Comedian and director Omi Vaidya, famous for his role in India’s 10th-highest-grossing film 3 Idiots, will come to Cornell on Nov. 9 for Society for India’s 57th Diwali Show, “Diya Jale” — making it “the oldest running Diwali Show in the entire world.”
3 Idiots debuted as the highest-grossing film in its opening weekend in India and netted the highest opening day collections for an Indian film to that point, receiving widespread critical and commercial success. The 2009 film also succeeded in Chinese and Japanese theaters — one of the few Indian films to do so.
Recognized for its prolific impact on attitudes and education in India, 3 Idiots follows the story of three young students at one of India’s top engineering colleges, satirizing the social pressures imposed by an Indian education system. Playing the role of Chatur Ramalingam, Vaidya starred as a Ugandan-Indian student who consumed pills to enhance his memory — resulting in excessive flatulence and earning him the nickname “The Silencer.”
Society for India picked Omi Vaidya after searching through prospective guest speakers and deciding they wanted to “bring in someone different to bring in a different crowd,” specifically “people who know comedy,” according to the organization’s president Aashna Kaur ’21. Having appeared in The Office, Bones, Shameless and Arrested Development, Vaidya has touched a breadth of genres, even having directed two short films himself.
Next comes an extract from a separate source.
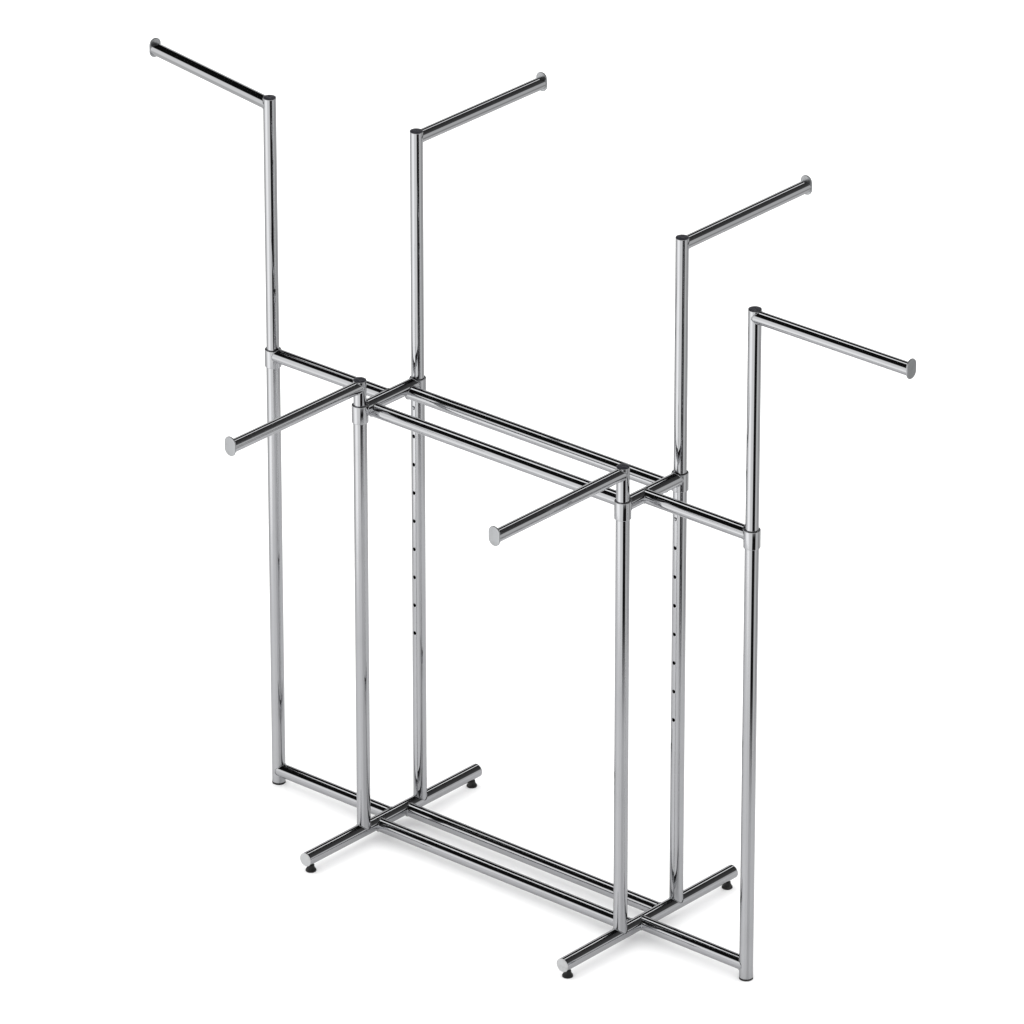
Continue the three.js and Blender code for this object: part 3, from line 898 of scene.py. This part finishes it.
# %% Building one finish
def finish_material(name, clean, dusty, roughness, metallic, marks, waves, bump, **settings):
    """A Principled material: its colour goes from clean to dusty and its roughness from the
    lower to the upper value with the handling marks, and the surface waves feed its bump."""
    material = bpy.data.materials.new(name)
    material.use_nodes = True
    tree = material.node_tree
    shader = tree.nodes["Principled BSDF"]
    dull = place_group(tree, handling_marks, **marks).outputs["Dull"]
    colour = tree.nodes.new("ShaderNodeMix")
    colour.data_type = "RGBA"
    colour.inputs["A"].default_value = (*clean, 1)
    colour.inputs["B"].default_value = (*dusty, 1)
    tree.links.new(dull, colour.inputs["Factor"])
    tree.links.new(colour.outputs["Result"], shader.inputs["Base Color"])
    rough = tree.nodes.new("ShaderNodeMapRange")
    rough.inputs["To Min"].default_value, rough.inputs["To Max"].default_value = roughness
    tree.links.new(dull, rough.inputs["Value"])
    tree.links.new(rough.outputs["Result"], shader.inputs["Roughness"])
    height = place_group(tree, surface_waves, **waves).outputs["Height"]
    bumps = tree.nodes.new("ShaderNodeBump")
    bumps.inputs["Strength"].default_value = bump[0]
    bumps.inputs["Distance"].default_value = bump[1]
    tree.links.new(height, bumps.inputs["Height"])
    tree.links.new(bumps.outputs["Normal"], shader.inputs["Normal"])
    shader.inputs["Metallic"].default_value = metallic
    for label, value in settings.items():
        shader.inputs[label.replace("_", " ")].default_value = value
    return material


# %% [markdown]
# ## One material for each stock
#
# Chrome reflects a little over half of the light that falls on it, and is faintly blue. The
# stop plates are satin plated. The caps, plugs and feet are moulded, and their grain shows
# only as a softer highlight.

# %% The materials
CHROME_CLEAN = (0.60, 0.605, 0.62)
CHROME_DUSTY = (0.52, 0.525, 0.535)

chrome = finish_material(
    "bright_chrome", CHROME_CLEAN, CHROME_DUSTY, (0.035, 0.11), 1.0,
    {"Patch_Scale": 8.0, "Fine_Scale": 240.0, "Amount": 0.35},
    {"Wave_Scale": 18.0, "Wave_Height": 1.0, "Grain_Scale": 1500.0, "Grain_Height": 0.02},
    (0.12, 0.0004),
)
weld_chrome = finish_material(
    "plated_weld", (0.55, 0.555, 0.57), (0.38, 0.385, 0.39), (0.10, 0.30), 1.0,
    {"Patch_Scale": 60.0, "Fine_Scale": 700.0, "Amount": 1.0},
    {"Wave_Scale": 300.0, "Wave_Height": 1.0, "Grain_Scale": 2500.0, "Grain_Height": 0.3},
    (0.5, 0.0004),
)
satin = finish_material(
    "satin_plate", (0.47, 0.48, 0.49), (0.38, 0.385, 0.39), (0.30, 0.45), 1.0,
    {"Patch_Scale": 40.0, "Fine_Scale": 600.0, "Amount": 1.0},
    {"Wave_Scale": 120.0, "Wave_Height": 0.4, "Grain_Scale": 2600.0, "Grain_Height": 0.6},
    (0.2, 0.0003),
)
spring = finish_material(
    "spring_steel", (0.45, 0.455, 0.47), (0.30, 0.30, 0.30), (0.16, 0.40), 1.0,
    {"Patch_Scale": 90.0, "Fine_Scale": 900.0, "Amount": 1.0},
    {"Wave_Scale": 200.0, "Wave_Height": 0.5, "Grain_Scale": 2600.0, "Grain_Height": 0.5},
    (0.2, 0.0002),
)
plug_plastic = finish_material(
    "black_plug_plastic", (0.012, 0.012, 0.017), (0.045, 0.045, 0.05), (0.28, 0.5), 0.0,
    {"Patch_Scale": 70.0, "Fine_Scale": 900.0, "Amount": 0.7},
    {"Wave_Scale": 150.0, "Wave_Height": 0.4, "Grain_Scale": 2200.0, "Grain_Height": 0.8},
    (0.35, 0.0003),
)
cap_plastic = finish_material(
    "grey_cap_plastic", (0.40, 0.405, 0.41), (0.32, 0.32, 0.32), (0.35, 0.55), 0.0,
    {"Patch_Scale": 60.0, "Fine_Scale": 800.0, "Amount": 1.0},
    {"Wave_Scale": 130.0, "Wave_Height": 0.3, "Grain_Scale": 2000.0, "Grain_Height": 0.8},
    (0.3, 0.0003),
)
foot_rubber = finish_material(
    "black_foot_rubber", (0.006, 0.006, 0.006), (0.05, 0.048, 0.045), (0.55, 0.85), 0.0,
    {"Patch_Scale": 80.0, "Fine_Scale": 700.0, "Amount": 0.9},
    {"Wave_Scale": 220.0, "Wave_Height": 0.6, "Grain_Scale": 1800.0, "Grain_Height": 1.0},
    (0.6, 0.0004),
)
SLOT_FINISH = {
    "chromed_tube": chrome,
    "satin_plate": satin,
    "spring_steel": spring,
    "black_plastic": plug_plastic,
    "grey_plastic": cap_plastic,
    "black_rubber": foot_rubber,
}
for slot, pieces in FINISHED.items():
    for piece in pieces:
        material = weld_chrome if piece.name.startswith("weld_") else SLOT_FINISH[slot]
        piece.data.materials.append(material)
for node in frame["nodes"].values():
    node.data.materials.clear()
    node.data.materials.append(chrome)
print({slot: len(pieces) for slot, pieces in FINISHED.items()})

# %% [markdown]
# ## Floor
#
# A pale sheet carries the rack. Mirror-bright tube shows the floor around it as a soft pale
# patch, and past that the room. A sheet that ended there would leave an edge in the picture,
# so the sheet is wide, and it thins out only for rays that come from a reflection. Those rays
# also see it as grey, because a sheet as white as this one would wash out the polished tube.

# %% Floor
FLOOR_REACH = 40.0
PATCH_INNER, PATCH_OUTER = 1.5, 2.35
FLOOR_SHARE = 0.8  # how solid the middle of the sheet is in a reflection
FLOOR_ROUGHNESS, FLOOR_SHINE = 0.9, 0.1
FLOOR_SEEN = (0.93, 0.93, 0.93, 1)  # colour of the sheet itself
FLOOR_MIRRORED = (0.48, 0.48, 0.485, 1)  # its colour in a reflection

floor_mesh = bpy.data.meshes.new("floor")
corners = np.array([[-1, -1, 0], [1, -1, 0], [1, 1, 0], [-1, 1, 0]]) * FLOOR_REACH
floor_mesh.from_pydata(corners, [], [(0, 1, 2, 3)])
floor = bpy.data.objects.new("floor", floor_mesh)
bpy.context.scene.collection.objects.link(floor)

floor_material = bpy.data.materials.new("pale_floor")
floor_material.use_nodes = True
tree = floor_material.node_tree
paint = tree.nodes["Principled BSDF"]
paint.inputs["Roughness"].default_value = FLOOR_ROUGHNESS
paint.inputs["Specular IOR Level"].default_value = FLOOR_SHINE
place = tree.nodes.new("ShaderNodeTexCoord")
length = tree.nodes.new("ShaderNodeVectorMath")
length.operation = "LENGTH"
tree.links.new(place.outputs["Object"], length.inputs[0])
thinning = steps_between(tree, length.outputs["Value"], PATCH_INNER, PATCH_OUTER)
shown = maths(tree, "MULTIPLY", maths(tree, "SUBTRACT", 1.0, thinning), FLOOR_SHARE)
rays = tree.nodes.new("ShaderNodeLightPath")
tint = tree.nodes.new("ShaderNodeMix")
tint.data_type = "RGBA"
tint.inputs["A"].default_value, tint.inputs["B"].default_value = FLOOR_SEEN, FLOOR_MIRRORED
tree.links.new(rays.outputs["Is Glossy Ray"], tint.inputs["Factor"])
tree.links.new(tint.outputs["Result"], paint.inputs["Base Color"])
hidden = maths(tree, "SUBTRACT", 1.0, shown)
see_through = maths(tree, "MULTIPLY", hidden, rays.outputs["Is Glossy Ray"])
clear = tree.nodes.new("ShaderNodeBsdfTransparent")
mix = tree.nodes.new("ShaderNodeMixShader")
tree.links.new(see_through, mix.inputs["Fac"])
tree.links.new(paint.outputs["BSDF"], mix.inputs[1])
tree.links.new(clear.outputs["BSDF"], mix.inputs[2])
tree.links.new(mix.outputs["Shader"], tree.nodes["Material Output"].inputs["Surface"])
floor_mesh.materials.append(floor_material)

# %% [markdown]
# ## Studio
#
# Chrome shows its surroundings, so the studio is built for its reflections: a pale sweep all
# round and below, a dark ceiling, one long lamp high behind the rack, and a dark gap in the
# sweep that draws the black line down each riser, with fainter ones that shade its sides.
# It is painted on the world by direction. Where a ray comes from the camera or from a matt
# surface, the world is plain.

# %% World
SWEEP_WAY = towards(math.radians(338), 0)
HIGH_SIDE = towards(math.radians(320), 0)
GREY_SIDE = towards(math.radians(150), 0)
LAMP_MIDDLE = unit([-0.435, 0.436, 0.788])
LAMP_ACROSS = unit([-0.715, 0.364, -0.597])
GLOW_WAY = towards(math.radians(338), math.radians(-25.5))
LOW_BACK = towards(math.radians(221), math.radians(-30))
SWEEP_LEVEL, SWEEP_LEAN = 0.77, 0.22  # brightness of the sweep, and how much it leans
GLOW_LEVEL, GLOW_REACH = 0.4, (0.90, 0.995)
LOW_BACK_LEVEL, LOW_BACK_REACH = 0.4, (0.75, 1.0)
# Stripes: azimuth in degrees, inner and outer sideways distance, and brightness.
STRIPES = ((66, 0.31, 0.38, 0.01), (138, 0.08, 0.20, 0.33), (272, 0.30, 0.60, 0.6))
STRIPE_TOP = (-0.4, -0.2)  # upward direction over which the stripes fade out
STRIPE_SIDE = (0.2, 0.5)
CEILING_LEVEL, GREY_LEVEL = 0.005, 0.075
LAMP_LEVEL, LAMP_WIDTH, LAMP_LENGTH = 1.3, (0.04, 0.075), (0.70, 0.80)
EDGE_HEIGHT, EDGE_LEAN, EDGE_SOFT = 0.34, 0.06, 0.06  # where the ceiling starts
PLAIN_TO_CAMERA = 1.0
PLAIN_TO_MATT = 1.5

world = bpy.data.worlds.new("studio")
bpy.context.scene.world = world
world.use_nodes = True
sky = world.node_tree
direction = sky.nodes.new("ShaderNodeTexCoord").outputs["Generated"]


def along_way(way):
    """How far a ray points along a way: their dot product."""
    node = sky.nodes.new("ShaderNodeVectorMath")
    node.operation = "DOT_PRODUCT"
    sky.links.new(direction, node.inputs[0])
    node.inputs[1].default_value = way
    return node.outputs["Value"]


def blend(first, second, share):
    """first where share is 0 and second where it is 1, as first + (second - first) * share."""
    change = maths(sky, "MULTIPLY", maths(sky, "SUBTRACT", second, first), share)
    return maths(sky, "ADD", first, change)


upwards = along_way(Z)
low_down = maths(sky, "SUBTRACT", 1.0, steps_between(sky, upwards, *STRIPE_TOP))


def upright_stripe(azimuth, inner, outer):
    """A mask for an upright stripe in the lower sweep at an azimuth in degrees: 1 to the inner
    and 0 from the outer sideways distance, and only on that side of the studio."""
    sideways = maths(sky, "ABSOLUTE", along_way(towards(math.radians(azimuth + 90), 0)))
    middle = maths(sky, "SUBTRACT", 1.0, steps_between(sky, sideways, inner, outer))
    front = steps_between(sky, along_way(towards(math.radians(azimuth), 0)), *STRIPE_SIDE)
    return maths(sky, "MULTIPLY", maths(sky, "MULTIPLY", middle, front), low_down)


sweep_lean = maths(sky, "MULTIPLY", along_way(SWEEP_WAY), SWEEP_LEAN)
sweep = maths(sky, "ADD", sweep_lean, SWEEP_LEVEL)
glow = steps_between(sky, along_way(GLOW_WAY), *GLOW_REACH)
sweep = maths(sky, "ADD", sweep, maths(sky, "MULTIPLY", glow, GLOW_LEVEL))
sweep = blend(sweep, LOW_BACK_LEVEL, steps_between(sky, along_way(LOW_BACK), *LOW_BACK_REACH))
for azimuth, inner, outer, stripe_level in STRIPES:
    sweep = blend(sweep, stripe_level, upright_stripe(azimuth, inner, outer))

grey = maths(sky, "POWER", maths(sky, "MAXIMUM", along_way(GREY_SIDE), 0.0), 2.0)
ceiling = maths(sky, "ADD", maths(sky, "MULTIPLY", grey, GREY_LEVEL), CEILING_LEVEL)
lamp_edge = maths(sky, "ABSOLUTE", along_way(LAMP_ACROSS))
lamp_width = maths(sky, "SUBTRACT", 1.0, steps_between(sky, lamp_edge, *LAMP_WIDTH))
lamp_length = steps_between(sky, along_way(LAMP_MIDDLE), *LAMP_LENGTH)
ceiling = blend(ceiling, LAMP_LEVEL, maths(sky, "MULTIPLY", lamp_width, lamp_length))

edge_lean = maths(sky, "MULTIPLY", along_way(HIGH_SIDE), EDGE_LEAN)
over_edge = maths(sky, "SUBTRACT", upwards, maths(sky, "ADD", edge_lean, EDGE_HEIGHT))
above = steps_between(sky, over_edge, -EDGE_SOFT, EDGE_SOFT)
studio = blend(sweep, ceiling, above)

rays = sky.nodes.new("ShaderNodeLightPath")
plain = blend(PLAIN_TO_MATT, PLAIN_TO_CAMERA, rays.outputs["Is Camera Ray"])
level = blend(plain, studio, rays.outputs["Is Glossy Ray"])
sky.links.new(level, sky.nodes["Background"].inputs["Strength"])
sky.nodes["Background"].inputs["Color"].default_value = (1, 1, 1, 1)

# %% Soft key lamp
KEY_SIZE = (4.0, 3.0)
KEY_POWER = 40.0
KEY_PLACE = (-2.0, -3.0, 6.0)
KEY_TURN = (math.radians(26), 0.0, math.radians(-34))

lamp_data = bpy.data.lights.new("soft_key", "AREA")
lamp_data.shape = "RECTANGLE"
lamp_data.size, lamp_data.size_y = KEY_SIZE
lamp_data.energy = KEY_POWER
lamp = bpy.data.objects.new("soft_key", lamp_data)
bpy.context.scene.collection.objects.link(lamp)
lamp.location = KEY_PLACE
lamp.rotation_euler = KEY_TURN
lamp.visible_glossy = False
bpy.context.scene.view_settings.view_transform = "Standard"
print("key lamp", lamp_data.energy, "W")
“We make it an event for not only the South Asian community, but everyone on campus, even outside of campus, too,” Kaur said.
“We’ve been trying to do outreach for Binghamton, Syracuse and NYC because we know that Omi Vaidya is well-known. We want to make sure that whoever can come can definitely come to this event because it’s open to everyone,” Kaur continued.
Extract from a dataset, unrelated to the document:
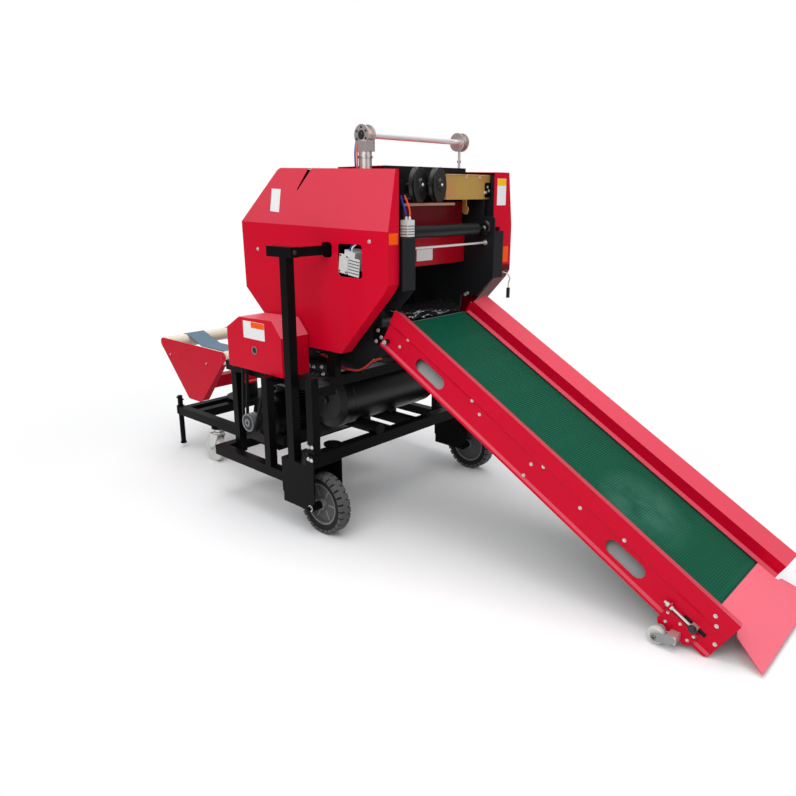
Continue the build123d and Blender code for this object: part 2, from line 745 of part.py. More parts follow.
def build_drive():
    low = front_bar_low + tube
    tank = rod_y(tank_x, tank_z, tank_radius, tank_left, tank_right)
    tank = chamfer(tank.edges().filter_by(GeomType.CIRCLE), tank_chamfer[0], tank_chamfer[1])
    for sign in (-1, 1):
        y = sign * middle_rail_y
        foot = block(tank_x - tank_foot, tank_x + tank_foot, y - tank_foot / 4, y + tank_foot / 4, low,
                     tank_z - tank_radius + tank_foot / 3)
        tank = tank + foot
    parts["air_tank"] = tank
    motor = rod_y(motor_x, motor_z, motor_radius, motor_left, motor_right)
    plinth = block(motor_x - motor_plinth, motor_x + motor_plinth, motor_left + motor_inset, motor_right - motor_inset,
                   rail_low + tube, motor_z - motor_radius + 15)
    base = block(rail_rear + tube, motor_base_front, motor_left + motor_inset / 2, middle_rail_y + 60, rail_low + tube - 8,
                 rail_low + tube)
    shaft = rod_y(motor_x, motor_z, 12, drive_y + belt_pulley_width / 2 + touch, motor_left)
    parts["motor"] = motor + plinth + base + shaft
    half = belt_pulley_width / 2
    pulley = rod_y(motor_x, motor_z, motor_pulley_radius, drive_y - half, drive_y + half)
    for y in (-16.5, 0.0, 16.5):
        pulley = pulley - ring_y(motor_x, motor_z, motor_pulley_radius + 1, motor_pulley_radius - 7,
                                 drive_y + y - 3, drive_y + y + 3)
    parts["motor_pulley"] = pulley
    upper = rod_y(upper_pulley_x, upper_pulley_z, upper_pulley_radius - touch, drive_y - 17, drive_y + 17)
    upper_shaft = rod_y(upper_pulley_x, upper_pulley_z, 14, drive_y + 17, -guard_in - sheet - touch)
    parts["upper_pulley"] = upper + upper_shaft
    drop, run, dip = guard_shoulder
    outline = [(guard_rear, guard_low), (guard_rear, guard_top - drop), (guard_rear + run, guard_top - dip),
               (guard_front - guard_nose[0], guard_top), (guard_front, guard_top - guard_nose[1]),
               (guard_front, guard_low)]
    outer_face = make_face(Polyline(*outline, close=True))
    inner_face = offset(outer_face, amount=-sheet)
    box = Pos(0, -guard_out, 0) * extrude(Plane.XZ * outer_face, -(guard_out - guard_in))
    inner = Pos(0, -guard_out + sheet, 0) * extrude(Plane.XZ * inner_face, -(guard_out - guard_in - 2 * sheet))
    mouth = block(guard_rear + sheet, guard_front - sheet, -guard_out + sheet, -guard_in - sheet, guard_low - 1,
                  guard_low + sheet + 1)
    parts["belt_guard"] = box - inner - mouth
    parts["drive_belts"] = drive_belts()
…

With the event’s focus on celebrating the festival of lights with a range of performances and people from different backgrounds and interests, Kaur hopes to “bring a little bit of diversity” with the keynote through comedy, while still fostering the traditional musical and dance performances.
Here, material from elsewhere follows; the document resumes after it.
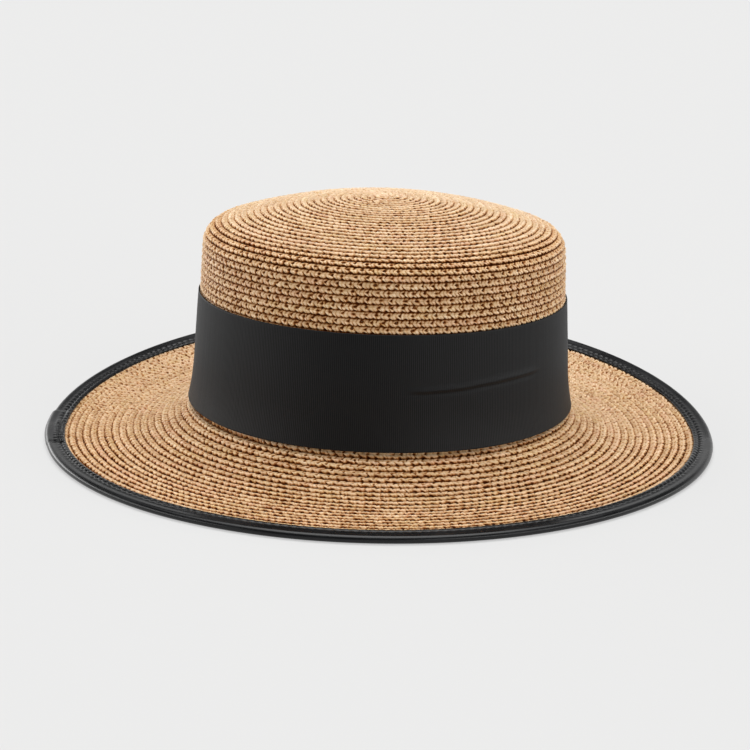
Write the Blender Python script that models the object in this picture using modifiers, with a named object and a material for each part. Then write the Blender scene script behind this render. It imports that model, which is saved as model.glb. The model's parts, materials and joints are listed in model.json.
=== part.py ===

“The showcase is actually after the Diwali holiday, and Diwali is the largest holiday that South Asians celebrate, and so we really emphasize it every single year,” Kaur said.
“I obviously have been here for only three of those years, but for 57 years, this is the largest showcase that a student organization has put on college-wise,” Kaur said. “We want it to reach its hundredth year.”
Kaur, having been a member of Society for India for the past three years, beginning as a Freshman Representative in her first year, realized the event requires “all hands on deck” due to extensive work and planning required to coordinate the event, so she expanded her executive board this past year.
“I just felt like I had done something right with recruiting all these passionate, hard-working people,” Kaur said.
Some additional music and dance performances include dance group, Break Free, and music group Yamatai, who all bring an additional element of artistic creativity and joy to the event.
Tickets are available for purchase on the Bailey Hall events website, as well as through Society for India’s board members. The event will take place on Nov. 9 at 7 p.m.
“This is an event that is celebrating diversity and culture and inclusion and creating a safe space for everyone to perform. It’s just pure entertainment and pure joy of people being there together,” Kaur said.